Defendant also asserts she is protected by the exception of § 547(c)(1) which states that the trustee may not avoid a transfer under § 547(b) to the extent that such transfer was:
"(A) intended by the debtor and the creditor . . . to be a contemporaneous exchange for new value given to the debtor; and
(B) in fact a substantially contemporaneous exchange."
The undisputed facts do not sustain defendant's position. "Contemporaneous" is defined as "existing, occurring, or originating during the same time." Webster's Seventh New Collegiate Dictionary (1967). The transaction in this case clearly did not involve a substantially contemporaneous exchange. Defendant loaned the money in August; she was repaid some thirty days later. See National City Bank v.

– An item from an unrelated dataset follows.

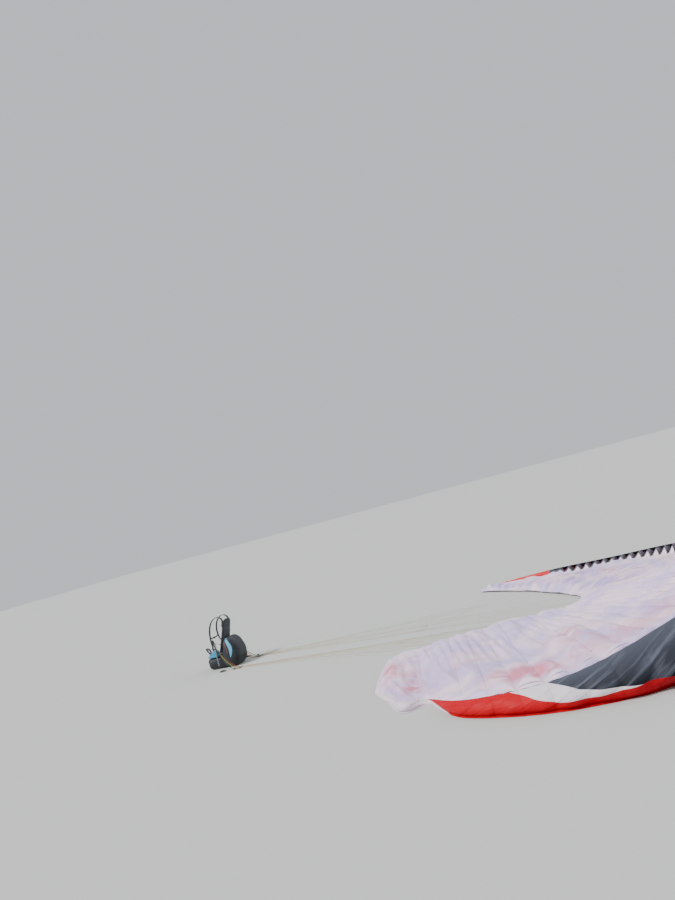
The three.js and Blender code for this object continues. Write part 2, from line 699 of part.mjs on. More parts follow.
function pulleyHousing(side) {
  const cheek = (z) => new THREE.BoxGeometry(CHEEK_WIDTH, 2 * CHEEK.halfLength, CHEEK.thickness)
    .translate(side * (CHEEK.outer + CHEEK.inner) / 2, PULLEY.y, z);
  const strapEdge = STRAPS[2][1] + RISER.width / 2 + GAP;
  const spineWidth = CHEEK.inner + CHEEK.lap - strapEdge;
  const spineX = side * (strapEdge + spineWidth / 2);
  const cap = 2 * (CHEEK.gap + CHEEK.thickness);
  const spine = new THREE.BoxGeometry(spineWidth, 2 * CHEEK.halfLength, cap);
  spine.translate(spineX, PULLEY.y, PULLEY.z);
  const footHeight = PULLEY.z - CHEEK.lap;
  const foot = new THREE.BoxGeometry(spineWidth, 2 * CHEEK.halfLength, footHeight);
  foot.translate(spineX, PULLEY.y, CHEEK.lap + footHeight / 2);
  const pin = new THREE.CylinderGeometry(PULLEY.pin, PULLEY.pin, cap - 1, 12).rotateX(Math.PI / 2);
  pin.translate(side * PULLEY.x, PULLEY.y, PULLEY.z);
  const offset = CHEEK.gap + CHEEK.thickness / 2;
  return join([cheek(PULLEY.z - offset), cheek(PULLEY.z + offset), spine, foot, pin]);
}

function pulleyWheel(side) {
  const bore = PULLEY.pin + PULLEY.clearance;
  const profile = [
    [bore, -PULLEY.halfWheel], [PULLEY.wheel, -PULLEY.halfWheel], [PULLEY.wheel, -2.6],
    [PULLEY.groove, -1], [PULLEY.groove, 1], [PULLEY.wheel, 2.6],
    [PULLEY.wheel, PULLEY.halfWheel], [bore, PULLEY.halfWheel], [bore, -PULLEY.halfWheel],
  ].map(([r, z]) => new THREE.Vector2(r, z));
  const wheel = new THREE.LatheGeometry(profile, 16).rotateX(Math.PI / 2);
  return wheel.translate(side * PULLEY.x, PULLEY.y, PULLEY.z);
}

// Brake handle: a flat loop on the ground, with the straight end of its line through the pulley
const HANDLE = {
  y: -262, length: 115, halfWidth: 50, halfHead: 9, crotch: 38, band: 22, corner: 30,
  thickness: 20, floor: 2,
};
const BRAKE_PULL = 300;
const CORD_SPARE = 40;
const CORD_END = PULLEY.y - BRAKE_PULL - CORD_SPARE;

function brakeHandle(side) {
  const { length, halfWidth, halfHead, corner, band } = HANDLE;
  const outline = new THREE.Shape();
  outline.moveTo(-halfHead, 0);
  outline.lineTo(halfHead, 0);
  outline.lineTo(halfWidth, length - corner);
  outline.quadraticCurveTo(halfWidth, length, halfWidth - corner, length);
  outline.lineTo(corner - halfWidth, length);
  outline.quadraticCurveTo(-halfWidth, length, -halfWidth, length - corner);
  const hole = new THREE.Path();
  hole.moveTo(0, HANDLE.crotch);
  hole.lineTo(halfWidth - band, length - band);
  hole.lineTo(band - halfWidth, length - band);
  outline.holes.push(hole);
  return extrude(outline, HANDLE.thickness).translate(side * CORD_X, HANDLE.y, HANDLE.floor);
}

SIDES.forEach(([name, side]) => {
  addPiece(`brake_pulley_${name}`, atHarness(pulleyHousing(side)), PLASTIC);
  addPiece(`brake_wheel_${name}`, atHarness(pulleyWheel(side)), ALLOY);
  addPiece(`brake_handle_${name}`, atHarness(brakeHandle(side)), HARNESS_DARK);
  const cord = new THREE.CylinderGeometry(BRAKE_LINE, BRAKE_LINE, HANDLE.y - GAP - CORD_END, 8);
  cord.translate(side * CORD_X, (HANDLE.y - GAP + CORD_END) / 2, PULLEY.z);
  addPiece(`brake_cord_${name}`, atHarness(cord), lineFinish('brake'));
});

// Lines: each row's main lines leave one knot at the quick link, cross the ground, come up over
// the trailing edge and run forward along their ribs to a sewn tab.
const LINE_RADIUS = 1.25;
const LINE_SIDES = 5;
const LIFT = 26;
const TAB = { radius: 2.2, clearance: 1.5 };
const KNOT = { head: 4, foot: 3, length: 16 };
const FORK_RADIUS = 4;
const FORK_SHARE = 0.3;
const LEAVES_GROUND = 320;
// Shares of the way over the ground at which the lines are given their height
const GROUND_STEPS = [0.02, 0.45, 0.8];
const BRAKE_STEPS = [0.02, 0.5];
// Columns: row, place in the lower skin's list of chord shares, ribs out from the centre,
// height at which the row crosses the others on the ground.
const LINE_ROWS = [
  ['a', 2, [4, 9, 15], 0],
  ['b', 4, [5, 10, 16], 5],
  ['c', 5, [2, 7, 13], 10],
];
const BRAKE_RIBS = [6, 11, 17, 19];
const BRAKE_LEVEL = 16;
const RIGHT_LEVEL = 21;

// The top of the lower skin over one rib, at one of the chord shares
function clothTop(rib, place) {
  const section = sectionAt(rib);
  const point = lowerOutline(rib, section)[place];
  return placeOn(section, point.x, point.y + LOWER_CLOTH);
}

// The way from the ground before the trailing edge, up and forward over the rib
function overWing(rib, place, level, from) {
  const edge = LOWER_SHARES.length - 1;
  const trail = clothTop(rib, edge);
  const ahead = from.clone().sub(trail).setLength(LEAVES_GROUND).add(trail);
  const route = [ahead.setZ(GROUND_Z + level + trail.z * 0.2), trail.clone().setZ(trail.z + LIFT + level)];
  for (let k = edge - 1; k >= place; k -= 1) {
    const point = clothTop(rib, k);
    route.push(point.setZ(point.z + LIFT));
  }
  return route;
}

function tabAt(point, lift) {
  const height = lift - TAB.clearance + LINE_RADIUS;
  const tab = new THREE.CylinderGeometry(TAB.radius, TAB.radius, height, 6).rotateX(Math.PI / 2);
  return tab.translate(point.x, point.y, point.z + TAB.clearance + height / 2);
}

SIDES.forEach(([name, side]) => {
  LINE_ROWS.forEach(([row, place, ribs, level], index) => {
    const knotY = LINK_CENTRE - LINK.length / 2 - GAP;
    const start = HARNESS.clone().add(new THREE.Vector3(side * STRAPS[index][1], knotY, GROUND_Z + 0.5));
    const knot = new THREE.CylinderGeometry(KNOT.head, KNOT.foot, KNOT.length, 8);
    knot.translate(start.x, start.y - KNOT.length / 2, start.z);
    const solids = [knot];
    ribs.forEach((rib) => {
      const height = level + (side > 0 ? RIGHT_LEVEL : 0);
      const route = overWing(side * rib, place, height, start);
      const rest = GROUND_STEPS.map((t) => start.clone().lerp(route[0], t).setZ(GROUND_Z + height));
      const inKnot = start.clone().setY(start.y - KNOT.length * 0.6);
      solids.push(bar([inKnot, ...rest, ...route], LINE_RADIUS, LINE_SIDES));
      solids.push(tabAt(clothTop(side * rib, place), LIFT));
    });
    addPiece(`lines_${row}_${name}`, join(solids), lineFinish(row));
  });

  // The brake line fans out before it meets the trailing edge
  const start = HARNESS.clone().add(new THREE.Vector3(side * CORD_X, CORD_END - GAP, PULLEY.z));
  const height = BRAKE_LEVEL + (side > 0 ? RIGHT_LEVEL : 0);
  const fans = BRAKE_RIBS.map((rib) => overWing(side * rib, LOWER_SHARES.length - 1, height, start));
  const fork = fans[1][0].clone().lerp(start, FORK_SHARE).setZ(GROUND_Z + height + FORK_RADIUS);
  const rest = BRAKE_STEPS.map((t) => start.clone().lerp(fork, t).setZ(GROUND_Z + height));
  const solids = [bar([start, ...rest, fork], LINE_RADIUS, LINE_SIDES)];
  solids.push(new THREE.SphereGeometry(FORK_RADIUS, 8, 6).translate(fork.x, fork.y, fork.z));
  BRAKE_RIBS.forEach((rib, k) => {
    solids.push(bar([fork, ...fans[k]], LINE_RADIUS, LINE_SIDES));
    solids.push(tabAt(clothTop(side * rib, LOWER_SHARES.length - 1), LIFT + height));
  });
  addPiece(`lines_brake_${name}`, join(solids), lineFinish('brake'));
});

export default paraglider;
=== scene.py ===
"""Tandem paraglider laid out upside down in a horseshoe, with its lines, risers and pilot harness.

Metres, +Z up. The origin is on the ground under the wing's centre rib, 0.6 behind its nose, +Y
runs from the wing towards the harness, and +X towards the right wing tip.
"""

import bpy
import numpy as np
from mathutils import Matrix, Vector


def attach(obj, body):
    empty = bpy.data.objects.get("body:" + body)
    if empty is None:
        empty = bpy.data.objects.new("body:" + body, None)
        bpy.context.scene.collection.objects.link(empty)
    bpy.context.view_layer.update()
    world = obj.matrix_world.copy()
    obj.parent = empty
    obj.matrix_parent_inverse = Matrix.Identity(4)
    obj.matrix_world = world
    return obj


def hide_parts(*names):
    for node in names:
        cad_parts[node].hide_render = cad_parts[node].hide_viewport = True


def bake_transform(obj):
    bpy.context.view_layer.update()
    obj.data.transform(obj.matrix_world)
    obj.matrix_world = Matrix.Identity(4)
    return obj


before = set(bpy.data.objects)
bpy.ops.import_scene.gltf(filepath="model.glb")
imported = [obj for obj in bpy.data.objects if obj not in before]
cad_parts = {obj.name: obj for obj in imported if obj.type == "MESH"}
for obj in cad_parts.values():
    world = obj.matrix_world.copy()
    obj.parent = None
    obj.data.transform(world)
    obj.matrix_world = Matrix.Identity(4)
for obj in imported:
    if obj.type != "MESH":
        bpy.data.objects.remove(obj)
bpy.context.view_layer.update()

# Camera, floor and light
# A phone held at eye height on a slope looks across the wing, which lies outside the right edge of
# the picture for its middle part. The slope turns the camera about its own axis.
CAMERA_PLACE = Vector((-9.454, 0.799, 2.23))
CAMERA_RIGHT = Vector((0.4052, -0.875, -0.2651))
CAMERA_AHEAD = Vector((0.9137, 0.3977, 0.0838))

camera_data = bpy.data.cameras.new("camera")
camera_data.lens = 27.04
camera_data.sensor_width = 36.0
camera_data.clip_end = 500
camera = bpy.data.objects.new("camera", camera_data)
bpy.context.collection.objects.link(camera)
ahead = CAMERA_AHEAD.normalized()
right = (CAMERA_RIGHT - ahead * CAMERA_RIGHT.dot(ahead)).normalized()
up = right.cross(ahead)
camera.matrix_world = Matrix.Translation(CAMERA_PLACE) @ Matrix((right, up, -ahead)).transposed().to_4x4()
bpy.context.scene.camera = camera


def linear(hex_colour):
    """A colour given as sRGB hex, in linear light with full alpha."""
    channels = np.array([int(hex_colour[i:i + 2], 16) for i in (1, 3, 5)]) / 255
    low, high = channels / 12.92, ((channels + 0.055) / 1.055) ** 2.4
    return (*np.where(channels <= 0.04045, low, high), 1.0)


def add_node(tree, kind, settings=None, links=None):
    """Adds a node to a tree, sets its fields and sockets by name or number, and links its inputs.
    Its kind is given without the word ShaderNode, with which they all begin."""
    node = tree.nodes.new("ShaderNode" + kind)
    for name, value in (settings or {}).items():
        if isinstance(name, int) or name in node.inputs:
            node.inputs[name].default_value = value
        else:
            setattr(node, name, value)
    for name, source in (links or {}).items():
        tree.links.new(source, node.inputs[name])
    return node


def new_material(name):
    """A new material with its shader, ready for links."""
    material = bpy.data.materials.new(name)
    material.use_nodes = True
    return material, material.node_tree, material.node_tree.nodes["Principled BSDF"]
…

Hotchkiss, 231 U.S. 50, 34 S.Ct. 20, 58 L.Ed. 115 (1913) (bank obtained preference when it received securities within hours of extending clearance loan to brokers).

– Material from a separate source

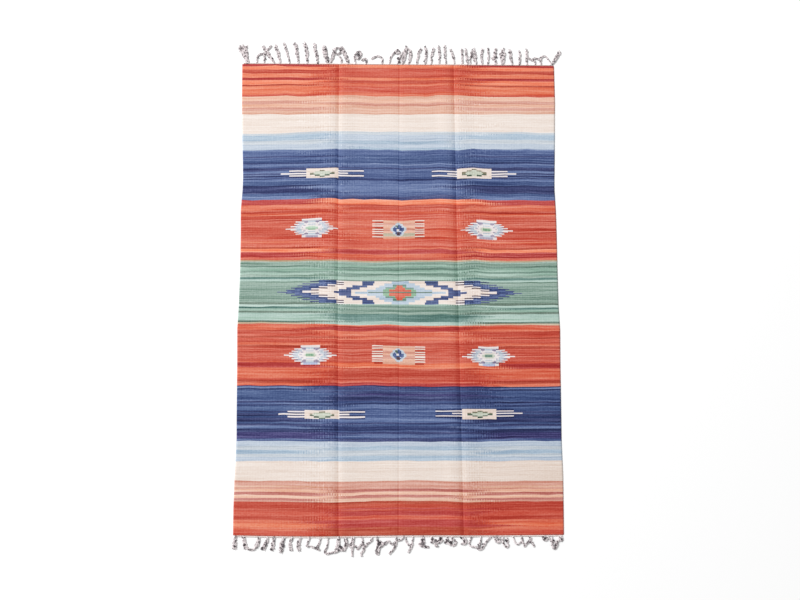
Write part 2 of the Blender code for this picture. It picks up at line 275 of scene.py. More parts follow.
# Streak edges were read by eye off the photo's rows and turned into millimetres by a script, and
# each dye was chosen by the photo's colour there
BANDS = (
    Band(
        "far red", 900, 773, 0.06, 0.06, 0.16, 0.08,
        streaks(
            (891, Dye.CRIMSON), (878, Dye.LIGHT_ORANGE), (863, Dye.RED_CORAL), (847, Dye.ORANGE),
            (837, Dye.CRIMSON), (819, Dye.LIGHT_ORANGE), (813, Dye.BRICK), (781, Dye.ORANGE),
            (773, Dye.CORAL),
        ),
        streaks(
            (888, Dye.ORANGE), (877, Dye.RED_CORAL), (855, Dye.CORAL), (848, Dye.RED_CORAL),
            (838, Dye.ORANGE), (824, Dye.RED_CORAL), (815, Dye.ORANGE_CORAL), (784, Dye.CORAL),
            (773, Dye.ORANGE_CORAL),
        ),
    ),
    Band(
        "far salmon", 773, 699, -0.03, -0.02, 0.0, 0.08,
        streaks(
            (754, Dye.PEACH), (741, Dye.ROSE), (727, Dye.PEACH), (715, Dye.ROSE), (707, Dye.SALMON),
            (699, Dye.SALMON),
        ),
        streaks(
            (758, Dye.SALMON), (745, Dye.PEACH), (733, Dye.ROSE), (707, Dye.SALMON),
            (699, Dye.SALMON),
        ),
    ),
    Band(
        "far cream", 699, 628, -0.05, 0.0, 0.0, 0.05,
        streaks(
            (644, Dye.ECRU), (628, Dye.ECRU),
        ),
        streaks(
            (644, Dye.ECRU), (628, Dye.ECRU),
        ),
    ),
    Band(
        "far pale blue", 628, 557, 0.0, 0.0, 0.0, 0.06,
        streaks(
            (620, Dye.DOVE), (597, Dye.SKY), (580, Dye.DOVE), (557, Dye.PALE_BLUE),
        ),
        streaks(
            (616, Dye.DOVE), (591, Dye.PALE_BLUE), (581, Dye.DEEP_SKY), (565, Dye.PALE_BLUE),
            (557, Dye.SKY),
        ),
    ),
    Band(
        "far navy", 557, 359, 0.02, 0.09, 0.0, 0.085,
        streaks(
            (549, Dye.STEEL), (531, Dye.SLATE), (526, Dye.INDIGO), (515, Dye.SLATE), (507, Dye.BLUE),
            (501, Dye.MIDNIGHT), (492, Dye.STEEL), (486, Dye.SLATE), (478, Dye.INDIGO),
            (438, Dye.STEEL, Dye.INDIGO), (431, Dye.STEEL), (415, Dye.BLUE), (384, Dye.INDIGO),
            (374, Dye.BLUE), (359, Dye.STEEL),
        ),
        streaks(
            (547, Dye.SLATE), (536, Dye.SLATE), (528, Dye.BLUE), (519, Dye.BLUE), (504, Dye.BLUE),
            (496, Dye.STEEL), (489, Dye.SLATE), (482, Dye.INDIGO), (441, Dye.SLATE),
            (433, Dye.MIDNIGHT), (420, Dye.SLATE), (389, Dye.STEEL), (375, Dye.SLATE),
            (359, Dye.INDIGO),
        ),
    ),
    Band(
        "far middle red", 359, 124, 0.06, 0.04, 0.06, 0.17,
        streaks(
            (339, Dye.CRIMSON), (317, Dye.ORANGE_CORAL), (305, Dye.RED_CORAL),
            (296, Dye.ORANGE_CORAL), (222, Dye.CORAL, Dye.RED_CORAL), (215, Dye.RED_CORAL),
            (196, Dye.CORAL), (189, Dye.ORANGE_CORAL), (173, Dye.CORAL), (167, Dye.BRICK),
            (154, Dye.LIGHT_ORANGE), (134, Dye.CRIMSON), (124, Dye.CORAL),
        ),
        streaks(
            (338, Dye.LIGHT_ORANGE), (323, Dye.RED_CORAL), (314, Dye.CORAL), (307, Dye.ORANGE_CORAL),
            (281, Dye.CORAL), (203, Dye.CORAL, Dye.ORANGE_CORAL), (175, Dye.CORAL),
            (168, Dye.ORANGE_CORAL), (151, Dye.CRIMSON), (134, Dye.ORANGE_CORAL),
            (124, Dye.RED_CORAL),
        ),
    ),
    Band(
        "green", 124, -124, -0.03, 0.05, 0.0, 0.13,
        streaks(
            (118, Dye.STRAW), (102, Dye.SAGE), (94, Dye.TEAL), (80, Dye.MINT), (74, Dye.TEAL),
            (66, Dye.MINT), (56, Dye.SAGE), (48, Dye.DEEP_TEAL), (39, Dye.PALE_MINT), (25, Dye.SAGE),
            (-29, Dye.SAGE, Dye.TEAL), (-42, Dye.SAGE), (-49, Dye.DARK_SAGE), (-58, Dye.PALE_MINT),
            (-65, Dye.DEEP_TEAL), (-74, Dye.MINT), (-82, Dye.DARK_SAGE), (-99, Dye.PALE_MINT),
            (-102, Dye.MINT), (-111, Dye.PALE_MINT), (-118, Dye.DARK_SAGE), (-124, Dye.STRAW),
        ),
        streaks(
            (116, Dye.STRAW), (106, Dye.SAGE), (99, Dye.MINT), (86, Dye.TEAL), (77, Dye.MINT),
            (68, Dye.TEAL), (59, Dye.SAGE), (49, Dye.MINT), (41, Dye.DARK_SAGE), (-41, Dye.SAGE),
            (-48, Dye.MINT), (-56, Dye.TEAL), (-67, Dye.SAGE), (-74, Dye.TEAL), (-83, Dye.SAGE),
            (-110, Dye.DEEP_TEAL), (-124, Dye.PALE_MINT),
        ),
    ),
    Band(
        "near middle red", -124, -353, 0.09, 0.09, 0.10, 0.15,
        streaks(
            (-129, Dye.CORAL), (-147, Dye.ORANGE_CORAL), (-162, Dye.RED_CORAL), (-170, Dye.CORAL),
            (-176, Dye.BRICK), (-186, Dye.CORAL), (-193, Dye.RED_CORAL), (-203, Dye.ORANGE_CORAL),
            (-209, Dye.BRICK), (-262, Dye.CORAL, Dye.RED_CORAL), (-269, Dye.ORANGE_CORAL),
            (-286, Dye.CRIMSON), (-324, Dye.ORANGE_CORAL), (-331, Dye.CORAL), (-342, Dye.BRICK),
            (-353, Dye.ORANGE_CORAL),
        ),
        streaks(
            (-130, Dye.ORANGE_CORAL), (-145, Dye.CRIMSON), (-164, Dye.ORANGE_CORAL),
            (-171, Dye.RED_CORAL), (-180, Dye.ORANGE_CORAL), (-189, Dye.CORAL),
            (-201, Dye.RED_CORAL), (-269, Dye.CORAL, Dye.RED_CORAL), (-286, Dye.ORANGE),
            (-296, Dye.RED_CORAL), (-331, Dye.RED_CORAL), (-341, Dye.CORAL), (-353, Dye.CRIMSON),
        ),
    ),
    Band(
        "near navy", -353, -556, 0.04, 0.17, 0.06, 0.11,
        streaks(
            (-357, Dye.MIDNIGHT), (-363, Dye.STEEL), (-369, Dye.MIDNIGHT), (-405, Dye.BLUE),
            (-409, Dye.SLATE), (-415, Dye.INDIGO), (-421, Dye.SLATE), (-427, Dye.MIDNIGHT),
            (-448, Dye.BLUE), (-476, Dye.BLUE, Dye.INDIGO), (-486, Dye.INDIGO), (-492, Dye.BLUE),
            (-500, Dye.INDIGO), (-510, Dye.STEEL), (-516, Dye.MIDNIGHT), (-524, Dye.INDIGO),
            (-547, Dye.VIOLET), (-556, Dye.SLATE),
        ),
        streaks(
            (-358, Dye.MIDNIGHT), (-366, Dye.INDIGO), (-372, Dye.BLUE), (-382, Dye.INDIGO),
            (-389, Dye.VIOLET), (-410, Dye.INDIGO), (-415, Dye.SLATE), (-421, Dye.MIDNIGHT),
            (-428, Dye.SLATE), (-471, Dye.SLATE), (-485, Dye.STEEL), (-491, Dye.INDIGO),
            (-501, Dye.BLUE), (-514, Dye.MIDNIGHT), (-521, Dye.SLATE), (-527, Dye.INDIGO),
            (-543, Dye.SLATE), (-556, Dye.INDIGO),
        ),
    ),
    Band(
        "near pale blue", -556, -627, 0.07, 0.12, 0.0, 0.07,
        streaks(
            (-574, Dye.PALE_BLUE), (-588, Dye.DOVE), (-602, Dye.SKY), (-613, Dye.DOVE),
            (-627, Dye.PALE_BLUE),
        ),
        streaks(
            (-573, Dye.PALE_BLUE), (-588, Dye.SKY), (-608, Dye.DOVE), (-627, Dye.SKY),
        ),
    ),
    Band(
        "near cream", -627, -700, 0.05, 0.2, 0.0, 0.05,
        streaks(
            (-661, Dye.ECRU), (-700, Dye.ECRU),
        ),
        streaks(
            (-661, Dye.ECRU), (-700, Dye.ECRU),
        ),
    ),
    Band(
        "near salmon", -700, -773, -0.04, 0.13, 0.04, 0.08,
        streaks(
            (-717, Dye.ROSE), (-723, Dye.SALMON), (-729, Dye.ROSE), (-739, Dye.PEACH),
            (-750, Dye.OLD_ROSE), (-760, Dye.PEACH), (-768, Dye.OLD_ROSE), (-773, Dye.ROSE),
        ),
        streaks(
            (-706, Dye.ROSE), (-729, Dye.ROSE), (-741, Dye.OLD_ROSE), (-752, Dye.PEACH),
            (-761, Dye.OLD_ROSE), (-773, Dye.SALMON),
        ),
    ),
    Band(
        "near red", -773, -900, 0.09, 0.17, 0.08, 0.08,
        streaks(
            (-808, Dye.RED_CORAL), (-826, Dye.CORAL), (-841, Dye.RED_CORAL),
            (-854, Dye.ORANGE_CORAL), (-868, Dye.ORANGE), (-880, Dye.ORANGE_CORAL),
            (-900, Dye.CORAL),
        ),
        streaks(
            (-784, Dye.BRICK), (-798, Dye.RED_CORAL), (-813, Dye.RED_CORAL, Dye.CRIMSON),
            (-827, Dye.CRIMSON), (-841, Dye.CORAL), (-852, Dye.CRIMSON), (-867, Dye.CRIMSON),
            (-900, Dye.BRICK),
        ),
    ),
)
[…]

Defendant also asserts an exception under § 547(c)(2) which protects transfers to the extent that such transfer was:
(A) in payment of a debt incurred in the ordinary course of business or financial affairs of the debtor and the transferee;
(B) made not later than 45 days after such debt was incurred;
(C) made in the ordinary course of business or financial affairs of the debtor and the transferee;
(D) made according to ordinary business terms.
Again, the undisputed facts in this case do not bring the defendant within the exception. Neither the loan nor the repayment thereof was in the ordinary course of business of the debtor and the defendant.
The elements of 11 U.S.C.A. § 547(b) (1979) having been established and the court finding that the exceptions asserted by the transferee, 11 U.S.C.A. § 547(c)(1) and (2) (1979) are not applicable, the trustee is entitled to avoid the transfer. Judgment will be entered accordingly.
This Memorandum constitutes findings of fact and conclusions of law, Bankruptcy Rule 7052.